Is the substrate condition adequate? If walls and floors in your property are not flat to within 3mm per 2-metre span — and in most pre-1980 UK housing stock, they are not — what is the cost of making them so? If the preparation cost approaches or exceeds the saving made on materials, the format decision needs revisiting.

What is the floor area? For bathroom floors below 4m², 600×600mm is typically the largest format that maintains sensible proportion. For bathrooms between 4m² and 8m², 600×600mm to 600×1200mm works well. Below 3m², a 400×400mm or 400×800mm tile often produces a better proportional result than going fully large format.

Is this a wall or floor application? Large format tiles are considerably more straightforward on walls than floors in compact bathrooms. A 600×1200mm tile laid portrait on a wall delivers the visual benefit — reduced joints, vertical emphasis, material continuity — without the slip resistance constraints, PEI rating requirements, and proportion problems that the same tile can create on a small bathroom floor.

The Balanced Assessment

Large format bathroom tiles deliver genuine visual and practical benefits in compact UK bathrooms — when the substrate is correctly prepared, the format is proportionate to the room’s actual dimensions, and the installation is specified and priced realistically.

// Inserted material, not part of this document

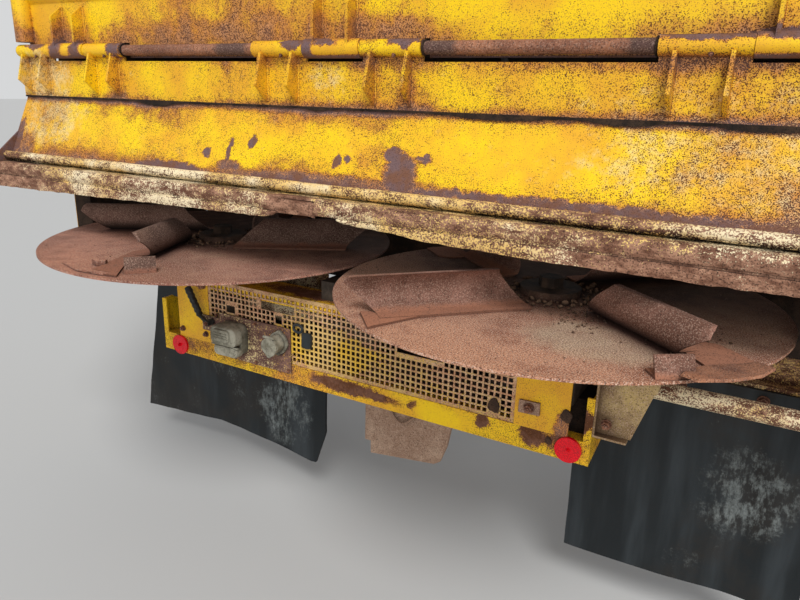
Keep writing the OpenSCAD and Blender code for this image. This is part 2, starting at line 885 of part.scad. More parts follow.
// Ribbed lip along the flap's foot: a bead, a shelf, a band and a lower strip
module lip() {
    low = disc_z + lip_low;
    bead_r = 14;
    bead_y = foot_y - bead_r;
    band_low = shelf_z - 36;
    color(rust) {
        along_x(flap_w - 16) {
            translate([bead_y, foot_z + 4])
                circle(r = bead_r, $fn = 32);
            translate([bead_y - 4, shelf_z - 1])
                square([8, 8]);
        }
        along_x(flap_w + 2 * lip_over) {
            translate([lip_face_y + 2, shelf_z - 6])
                square([foot_y + skirt_t - lip_face_y - 2, 6]);
            translate([foot_y, shelf_z - 1])
                square([skirt_t, foot_z - touch - shelf_z + 1]);
            translate([lip_face_y, band_low])
                square([8, shelf_z - band_low]);
            translate([lip_face_y + 5, band_low - 9])
                square([7, 10]);
            translate([lip_face_y + 3, low])
                square([6, band_low - 8 - low]);
        }
    }
}

// Disc plate with its hub and drive shaft, at the right-hand place
module disc(side) {
    hub_h = neck_top_z + 1;
    color(rust)
        on_side(side)
            translate([disc_x, disc_y, 0]) {
                translate([0, 0, disc_z - disc_t])
                    cylinder(h = disc_t, r = disc_r, $fn = 128);
                translate([0, 0, hub_h])
                    cylinder(h = disc_z - disc_t - hub_h + 1, d = 160, $fn = round_fn);
                translate([0, 0, rail_z + 35])
                    cylinder(h = disc_z - rail_z - 40, d = disc_shaft_d, $fn = round_fn);
                translate([0, 0, disc_z - 1])
                    cylinder(h = 19, d = 150, $fn = round_fn);
                translate([0, 0, disc_z + 17])
                    cylinder(h = 26, d = 62, $fn = 6);
            }
}

// The vanes of a disc stand in opposite pairs, each pair given by one row: the turn of its
// line from outboard, the distance of that line from the disc's centre, where the foot starts
// and ends along the line, and where the top edge starts and ends
left_rows = [[249, 84, 60, 300, 145, 392], [328, 100, 60, 400, 145, 480]];
right_rows = [[226, 61, 110, 466, 171, 534], [319, 2, 160, 433, 235, 530]];

// Bent remains of each pair's foot, drawn along its line and away from it
left_feet = [[[200, 130], [258, 169], [495, 164], [514, 70], [427, 102], [300, 112]], []];
right_feet = [[[380, 100], [380, 117], [508, 163], [500, 60], [440, 70]],
              [[380, 40], [394, 107], [423, 128], [519, 124], [527, 103], [529, 14], [440, 30]]];

// Foot line of the rim bracket behind a pair's vane
left_brackets = [[[446, -3], [483, 66]], []];
right_brackets = [[], [[521, -108], [539, -35]]];

// Section of a vane: a flat foot and a sheet that bulges away from the side it throws with
module vane_section() {
    r = vane_h * 6 / 11;
    foot_at = 0.54 * r;
    intersection() {
        translate([foot_at, r])
            difference() {
                circle(r = r, $fn = 96);
                circle(r = r - vane_t, $fn = 96);
            }
        translate([-r, 0])
            square([r + foot_at, vane_h]);
    }
    translate([foot_at, 0])
        square([vane_foot, vane_t]);
}

// Side outline of a vane, with its slanted ends and rounded outer corner
module vane_outline(row) {
    corner = 20;
    polygon([[row[2], -5], [row[3], -5], [row[3], 3], [row[5], vane_h - corner], [row[5] - 6, vane_h - 5],
             [row[5] - corner, vane_h + 5], [row[4] + 8, vane_h + 5], [row[4], vane_h - 8], [row[2], 6]]);
}

// An upright plate near the rim that leans inwards over its foot
module rim_bracket(ends) {
    run = ends[1] - ends[0];
    width = norm(run);
    lean = 17;
    sheet = 5;
    translate(ends[0])
        rotate([0, 0, atan2(run[1], run[0])])
            translate([width / 2, 0, 0]) {
                along_x(width)
                    polygon([[0, 0], [sheet, 0], [lean + sheet, bracket_h], [lean, bracket_h]]);
                box([-width / 2, 2, 0], [width / 2, 42, sheet]);
            }
}

// Vanes of one disc, seen for the right-hand disc
module vanes(side) {
    rows = side < 0 ? left_rows : right_rows;
    feet = side < 0 ? left_feet : right_feet;
    brackets = side < 0 ? left_brackets : right_brackets;
    color(rust)
        on_side(side)
            translate([disc_x, disc_y, disc_z])
                for (i = [0, 1], half_turn = [0, 180])
                    rotate([0, 0, rows[i][0] + half_turn]) {
                        translate([0, rows[i][1], 0])
                            intersection() {
                                rotate([90, 0, 90])
                                    linear_extrude(disc_r)
                                        vane_section();
                                translate([0, 100, 0])
                                    rotate([90, 0, 0])
                                        linear_extrude(200)
                                            vane_outline(rows[i]);
                            }
                        if (len(feet[i]) > 0)
                            linear_extrude(vane_t - 1)
                                polygon(feet[i]);
                        if (len(brackets[i]) > 0)
                            rim_bracket(brackets[i]);
                    }
}

core_x = wall_in_x - 25;

module beater(z) {
    color(rust) {
        rod_x(-core_x, core_x, core_d, beater_y, z);
        rod_x(-wall_x - 60, wall_x + case_t - 20, beater_shaft_d, beater_y, z);
    }
}

step_deg = 15;

// A helical strip from the middle towards the right
module flight() {
    inner = (core_d / 2 + touch) / cos(step_deg / 2);
    turns = (core_x - 40) / flight_pitch;
    steps = floor(turns * 360 / step_deg);
    corners = [[inner, 0], [flight_r, 0], [flight_r, flight_t], [inner, flight_t]];
    points = [for (i = [0:steps], c = corners)
        let (a = i * step_deg)
            [20 + a / 360 * flight_pitch + c[1], c[0] * cos(a), c[0] * sin(a)]];
    sides = [for (i = [0:steps - 1], k = [0:3])
        [4 * i + k, 4 * i + (k + 1) % 4, 4 * i + 4 + (k + 1) % 4, 4 * i + 4 + k]];
    tris = [for (s = sides) each [[s[0], s[1], s[2]], [s[0], s[2], s[3]]]];
    last = 4 * steps;
    polyhedron(points = points, faces = concat([[3, 2, 1, 0]], tris, [[last, last + 1, last + 2, last + 3]]));
}

tine_step = 60;

// Flat tines on the rim of a flight, one for each sixth of a turn
module tines() {
    count = floor((core_x - 60) / flight_pitch * 360 / tine_step);
    for (i = [0:count - 1])
        translate([20 + (i + 0.25) * tine_step / 360 * flight_pitch, 0, 0])
            rotate([(i + 0.25) * tine_step, 0, 0])
                box([-4, flight_r - 70, -28], [10, tine_r - 2, 28]);
}

module flights(z, turn) {
    color(rust)
        translate([0, beater_y, z])
            rotate([turn, 0, 0])
                for (side = [-1, 1])
                    on_side(side) {
                        flight();
                        tines();
                    }
}

floor_beam();
side_wall(-1);  // side_wall_left
side_wall(1);  // side_wall_right
rear_post(-1);  // rear_post_left
rear_post(1);  // rear_post_right
top_beam();
roof();
rear_wall();
hinge_shaft();
drop_plate();
front_shield();
bearings();
chain_case();
rail(-1);  // rail_left
rail(1);  // rail_right
cross_member();
tow_bracket();
deck_beam();
gearbox(-1);  // gearbox_left
gearbox(1);  // gearbox_right
centre_gearbox();
cross_shafts();
input_shaft();
lamp_board();
guard_top_rail();
lamp_panels();
guard_mesh();
socket_plate();
socket_large();
socket_small();
lever();
reflectors();
tail_plate();
mudflap_bars();
mudflap_left();
mudflap_right();
flap_panel();
skirt();
lip();
disc(-1);  // disc_left
vanes(-1);  // vanes_left
disc(1);  // disc_right
vanes(1);  // vanes_right
beater(beater_low_z);  // beater_lower
flights(beater_low_z, 0);  // flights_lower
beater(beater_top_z);  // beater_upper
flights(beater_top_z, 30);  // flights_upper
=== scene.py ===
"""Looks of the rear spreading unit: the finish of every piece, and the worn and small pieces on it.

Metres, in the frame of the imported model: +X right seen from behind, +Y forward, +Z up.
"""
import math
import random

import bmesh
import bpy
from mathutils import Matrix, Vector, noise


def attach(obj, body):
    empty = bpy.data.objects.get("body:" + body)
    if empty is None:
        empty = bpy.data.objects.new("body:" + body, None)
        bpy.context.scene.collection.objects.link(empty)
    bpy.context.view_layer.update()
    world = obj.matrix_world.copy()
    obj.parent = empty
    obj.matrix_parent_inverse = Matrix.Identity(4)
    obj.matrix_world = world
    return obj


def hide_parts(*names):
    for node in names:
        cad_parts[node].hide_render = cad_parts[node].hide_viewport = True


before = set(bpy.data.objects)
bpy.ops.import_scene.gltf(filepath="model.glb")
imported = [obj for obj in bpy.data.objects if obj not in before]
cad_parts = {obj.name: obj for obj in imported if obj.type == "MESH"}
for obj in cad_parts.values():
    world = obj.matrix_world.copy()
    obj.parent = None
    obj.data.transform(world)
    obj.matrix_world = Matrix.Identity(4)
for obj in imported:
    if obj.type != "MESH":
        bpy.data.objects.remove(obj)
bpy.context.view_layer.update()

# Camera, floor and light
CAMERA_PLACE = (1.0014, -2.4394, 0.3678)
CAMERA_YAW = 29.17
CAMERA_PITCH = 17.22
CAMERA_ROLL = 1.536
FOCAL_PIXELS = 670.36
PHOTO_WIDTH = 800
SENSOR_WIDTH = 36.0
FLOOR_Z = -1.10
FLOOR_HALF = 60.0
SKY_LEVEL = 0.42
SUN_LEVEL = 2.1
SUN_ANGLE = 22.0
SUN_TURN = (42.0, 0.0, 35.0)
FILL_LEVEL = 0.9
FILL_ANGLE = 40.0
FILL_TURN = (76.0, 0.0, 20.0)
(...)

They are not a universal fix, and the advice to simply “go large” in a small bathroom is only useful when it accounts for the substrate, the room’s proportions, and the full installed cost rather than just the tile price per square metre.

Get those variables right, and large format tiles are among the most effective spatial tools available in bathroom design. Get them wrong, and the result is a bathroom that costs more, took longer, and looks less resolved than a well-specified smaller format tile would have produced.

Before ordering large format bathroom tiles, ask your tiler to assess the flatness of your walls and floor and provide a substrate preparation cost alongside the tiling quote — this figure changes the specification decision more often than any other single variable.